The occasion was much enhanced by strong contingents of wrestlers from the Milnthorpe and the Kendal Academies, but the West Cumbrians were there in force and had their successes. Andrew Woodend seemed down and out in the 11 stones, and was on the verge of retiring hurt, but he rallied and took a popular home win. Stephen Mason, too, gave the home crowd something to shout about when he felled another local, Kevin Hartley in the final of the 13 stones.
The last word, though, went to Matthew Atkinson, who was blown aside in the 13 stones, but came back more determined than ever to win the All Weights. Mason looked to have cleaned Atkinson with an inside-hipe, but a quick cling-on back heel trumped the hipe and sent Mason onto his back. Tom Porter does well to organise and sustain such a dynamic academy, remote as it is from the other main wrestling centres. He involves youth to the full, so we saw young men, not long out of the junior classes taking responsibility for the refereeing and judging, until it was their turn to compete.

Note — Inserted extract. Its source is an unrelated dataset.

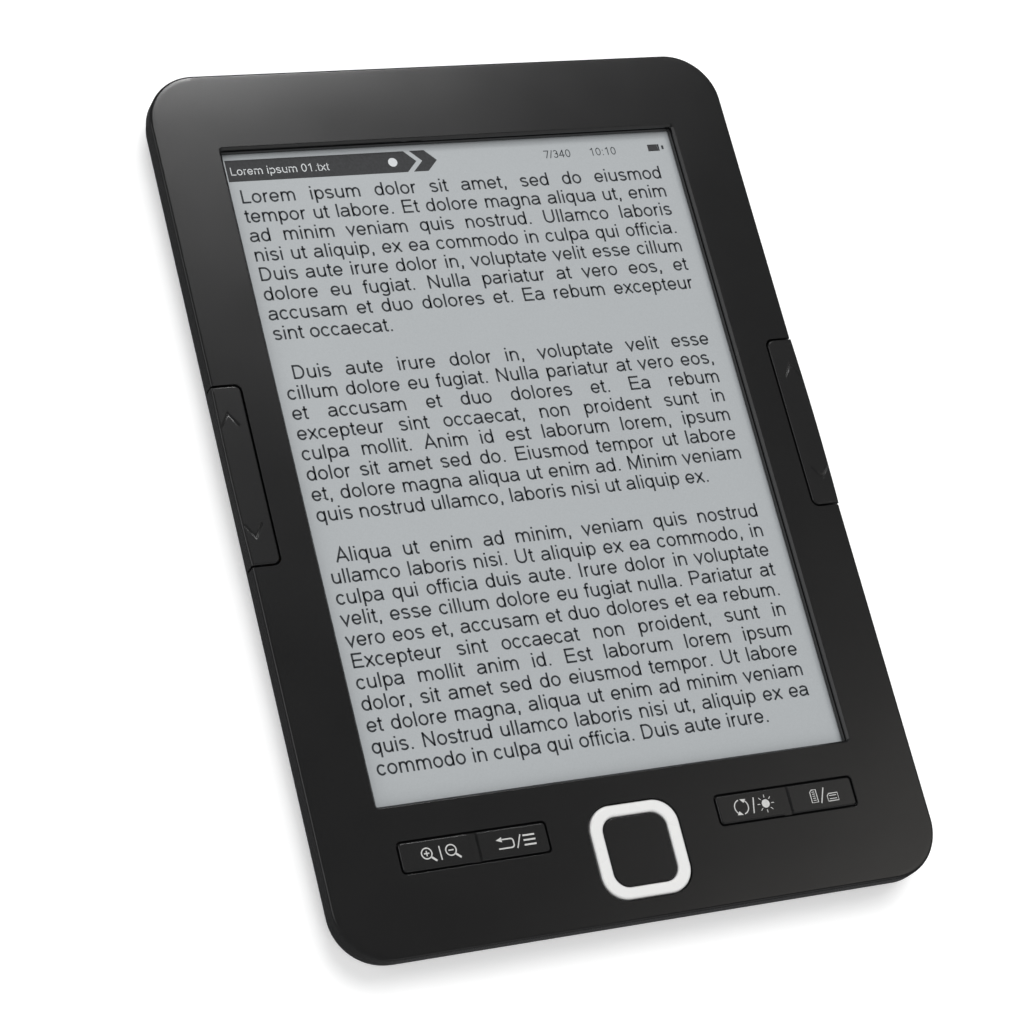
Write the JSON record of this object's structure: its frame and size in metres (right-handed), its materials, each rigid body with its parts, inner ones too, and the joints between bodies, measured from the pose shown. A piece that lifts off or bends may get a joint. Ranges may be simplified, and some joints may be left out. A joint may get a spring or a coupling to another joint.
{
  "type": "electronic book reader",
  "caption": "Electronic-paper book reader with a recessed page, page-turn rockers on both sides, function rockers, a navigation ring and a centre button.",
  "frame": {"origin": "centre of the outline, on the flat of the rear cover", "axes": "+X to the right across the page, +Y up the page, +Z out of the screen"},
  "size_m": [0.1178, 0.169, 0.0099],
  "materials": {
    "front_bezel": "satin",
    "rear_cover": "satin",
    "mid_frame": "cast, matt",
    "window_gasket": "matt foam",
    "display_backplane": "clear",
    "ink_film": "matt",
    "front_light_guide": "clear",
    "display_cover_film": "matt",
    "front_light_strip": "polyimide film",
    "display_driver_chip": "moulded",
    "display_flex": "polyimide film",
    "display_connector": "moulded",
    "main_board": "solder mask",
    "processor": "moulded",
    "memory_chip": "moulded",
    "storage_chip": "moulded",
    "power_chip": "moulded",
    "battery_cell": "foil pouch",
    "battery_adhesive": "matt foam",
    "battery_circuit": "solder mask",
    "battery_connector": "moulded",
    "battery_lead_red": "insulated wire",
    "battery_lead_black": "insulated wire",
    "usb_receptacle": "plated",
    "usb_tongue": "moulded",
    "card_slot": "plated",
    "power_switch": "plated",
    "power_button": "satin",
    "page_key_left": "satin",
    "page_key_right": "satin",
    "function_key_left": "satin",
    "function_key_right": "satin",
    "nav_ring": "satin",
    "nav_pad": "matt",
    "ok_button": "satin",
    "page_board_left": "solder mask",
    "page_board_right": "solder mask",
    "page_flex_left": "polyimide film",
    "page_flex_right": "polyimide film",
    "function_switch_left_a": "plated",
    "function_switch_left_b": "plated",
    "function_switch_right_a": "plated",
    "function_switch_right_b": "plated",
    "nav_switch_up": "plated",
    "nav_switch_down": "plated",
    "nav_switch_left": "plated",
    "nav_switch_right": "plated",
    "ok_switch": "plated",
    "page_switch_left_up": "plated",
    "page_switch_left_down": "plated",
    "page_switch_right_up": "plated",
    "page_switch_right_down": "plated",
    "frame_screw_upper_left": "plated",
    "frame_screw_upper_right": "plated",
    "frame_screw_middle_left": "plated",
    "frame_screw_middle_right": "plated",
    "frame_screw_lower_left": "plated",
    "frame_screw_lower_right": "plated",
    "board_screw_left": "plated",
    "board_screw_right": "plated"
  },
  "bodies": {
    "case": {"front_bezel": "front_bezel", "rear_cover": "rear_cover", "mid_frame": "mid_frame", "window_gasket": "window_gasket", "display_backplane": "display_backplane", "ink_film": "ink_film", "front_light_guide": "front_light_guide", "display_cover_film": "display_cover_film", "front_light_strip": "front_light_strip", "display_driver_chip": "display_driver_chip", "display_flex": "display_flex", "display_connector": "display_connector", "main_board": "main_board", "processor": "processor", "memory_chip": "memory_chip", "storage_chip": "storage_chip", "power_chip": "power_chip", "battery_cell": "battery_cell", "battery_adhesive": "battery_adhesive", "battery_circuit": "battery_circuit", "battery_connector": "battery_connector", "battery_lead_red": "battery_lead_red", "battery_lead_black": "battery_lead_black", "usb_receptacle": "usb_receptacle", "usb_tongue": "usb_tongue", "card_slot": "card_slot", "power_switch": "power_switch", "page_board_left": "page_board_left", "page_board_right": "page_board_right", "page_flex_left": "page_flex_left", "page_flex_right": "page_flex_right", "function_switch_left_a": "function_switch_left_a", "function_switch_left_b": "function_switch_left_b", "function_switch_right_a": "function_switch_right_a", "function_switch_right_b": "function_switch_right_b", "nav_switch_up": "nav_switch_up", "nav_switch_down": "nav_switch_down", "nav_switch_left": "nav_switch_left", "nav_switch_right": "nav_switch_right", "ok_switch": "ok_switch", "page_switch_left_up": "page_switch_left_up", "page_switch_left_down": "page_switch_left_down", "page_switch_right_up": "page_switch_right_up", "page_switch_right_down": "page_switch_right_down", "frame_screw_upper_left": "frame_screw_upper_left", "frame_screw_upper_right": "frame_screw_upper_right", "frame_screw_middle_left": "frame_screw_middle_left", "frame_screw_middle_right": "frame_screw_middle_right", "frame_screw_lower_left": "frame_screw_lower_left", "frame_screw_lower_right": "frame_screw_lower_right", "board_screw_left": "board_screw_left", "board_screw_right": "board_screw_right"},
    "page_key_left": {"page_key_left": "page_key_left"},
    "page_key_right": {"page_key_right": "page_key_right"},
    "function_key_left": {"function_key_left": "function_key_left"},
    "function_key_right": {"function_key_right": "function_key_right"},
    "nav_pad": {"nav_pad": "nav_pad"},
    "nav_ring": {"nav_ring": "nav_ring"},
    "ok_button": {"ok_button": "ok_button"},
    "power_button": {"power_button": "power_button"}
  },
  "joints": [
    {"name": "page_key_left_rock", "type": "hinge", "parent": "case", "child": "page_key_left", "pos_m": [-0.0566, 0.00503, 0.0062], "axis": [1, 0, 0], "range_deg": [-1, 1], "stiffness_Nm_per_rad": 1},
    {"name": "page_key_right_rock", "type": "hinge", "parent": "case", "child": "page_key_right", "pos_m": [0.0566, 0.00503, 0.0062], "axis": [1, 0, 0], "range_deg": [-1, 1], "stiffness_Nm_per_rad": 1},
    {"name": "function_key_left_rock", "type": "hinge", "parent": "case", "child": "function_key_left", "pos_m": [-0.0305, -0.0673, 0.0055], "axis": [0, 1, 0], "range_deg": [-1.2, 1.2], "stiffness_Nm_per_rad": 0.65},
    {"name": "function_key_right_rock", "type": "hinge", "parent": "case", "child": "function_key_right", "pos_m": [0.0305, -0.0673, 0.0055], "axis": [0, 1, 0], "range_deg": [-1.2, 1.2], "stiffness_Nm_per_rad": 0.65},
    {"name": "nav_up_down_tilt", "type": "hinge", "parent": "case", "child": "nav_pad", "pos_m": [0, -0.07202, 0.0059], "axis": [1, 0, 0], "range_deg": [-1.5, 1.5], "stiffness_Nm_per_rad": 0.4},
    {"name": "nav_left_right_tilt", "type": "hinge", "parent": "nav_pad", "child": "nav_ring", "pos_m": [0, -0.07202, 0.0065], "axis": [0, 1, 0], "range_deg": [-1.5, 1.5], "stiffness_Nm_per_rad": 0.4},
    {"name": "ok_press", "type": "slide", "parent": "case", "child": "ok_button", "axis": [0, 0, -1], "range_m": [0, 0.00025], "stiffness_N_per_m": 5000},
    {"name": "power_press", "type": "slide", "parent": "case", "child": "power_button", "axis": [0, 1, 0], "range_m": [0, 0.00025], "stiffness_N_per_m": 5000}
  ]
}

Anyone interested in a blast from the past, when Alf Harrington was All Weights Champion and I had dark hair, should click on where a nostalgic treat awaits: one of the best and most complete television programmes ever made about our Cumberland and Westmorland Wrestling.

Under 9 Years 1, G Lawson.
Under 11 Years 1, D Bradley; 2, A Atkinson; 3, C Bradley.
Under 13 Years 1, S Wilson; 2, G Wilson; 3, L Hunter.
Under 15 Years 1, W Atkinson; 2, I Hammond; 3, A Hilton.
Under 18 Years 1, J Hall; 2, W Atkinson; 3, D Fleming.
7st 1, S Wilson; 2, L Follit; 3, L Hunter.
9st 1, J Hodgson; 2, L Follit; 3, S Wilson.
11st 1, A Woodend; 2, D Fleming; 3, T Johnson.
13st 1, S Mason; 2, K Hartley; 3, M Atkinson.
All Weights 1, M Atkinson; 2, S Mason; 3, J Ewart.
Girls 1, T Hunter; 2, A Hopkinson; 3, L Hartley.